Foto: EPA/ABED AL HASHLAMOUN

Auf den steilen Straßen, die ins Zentrum von Bethlehem führen, stauen sich die Autos und Reisebusse. Unter den Menschen, die zur Geburtskirche drängen, stechen Gruppen aus Nigeria mit ihren gelben oder weißen Kappen hervor. Bana, eine palästinensische Rechtsanwältin aus dem israelischen Galiläa, stöbert nach Geschenken - sie ist mit ihrer Schwester und fünf Kindern herübergefahren, "weil man hier die Feiertage spürt"; aber auch, "um die örtliche Wirtschaft in Palästina zu fördern".

Hinter der scheinbaren Betriebsamkeit verbirgt sich aber viel Leerlauf, ärgert sich Vera Baboun, seit etwas mehr als einem Jahr Bürgermeisterin von Bethlehem und die erste Frau in diesem Amt. "Vielleicht hat es etwas mit dem Image von Bethlehem zu tun", rätselt sie, "in europäischen Städten verbringen Touristen ein paar Tage, aber hier nur drei Stunden".
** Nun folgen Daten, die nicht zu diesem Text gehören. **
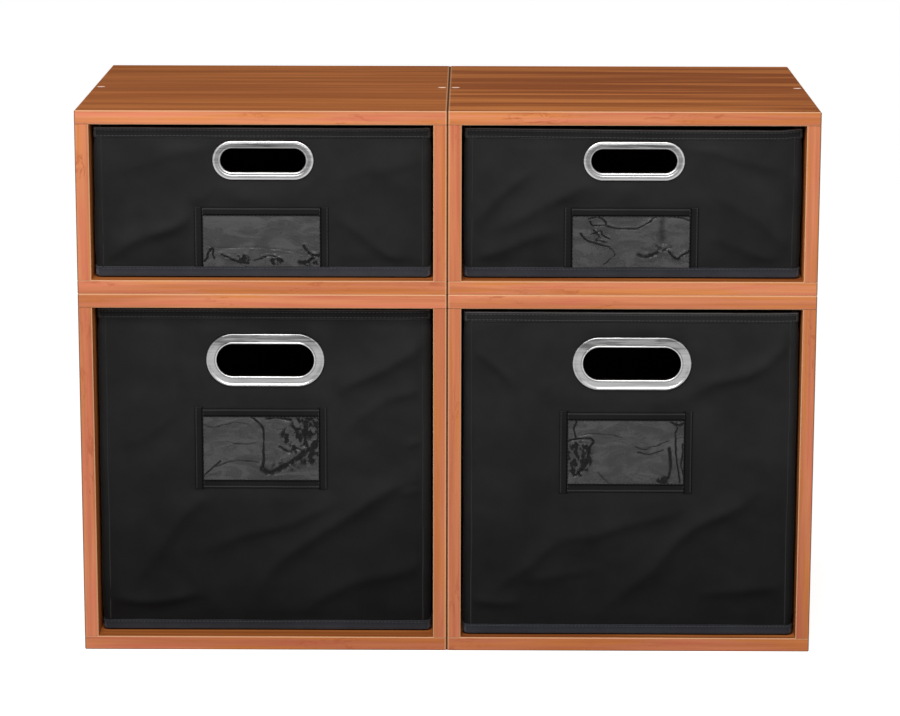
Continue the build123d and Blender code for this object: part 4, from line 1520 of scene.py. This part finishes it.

Sie hat Programme gestartet, die mehr Besucher für längere Aufenthalte anlocken sollen, etwa Konzerte und Aufführungen schon ab Anfang Dezember. Im Südteil des 30.000-Seelen-Städtchens wird zwar auch ein Industriegebiet entwickelt, aber der Abhängigkeit vom Tourismus wird der Geburtsort Jesu nie entkommen können, meint Baboun.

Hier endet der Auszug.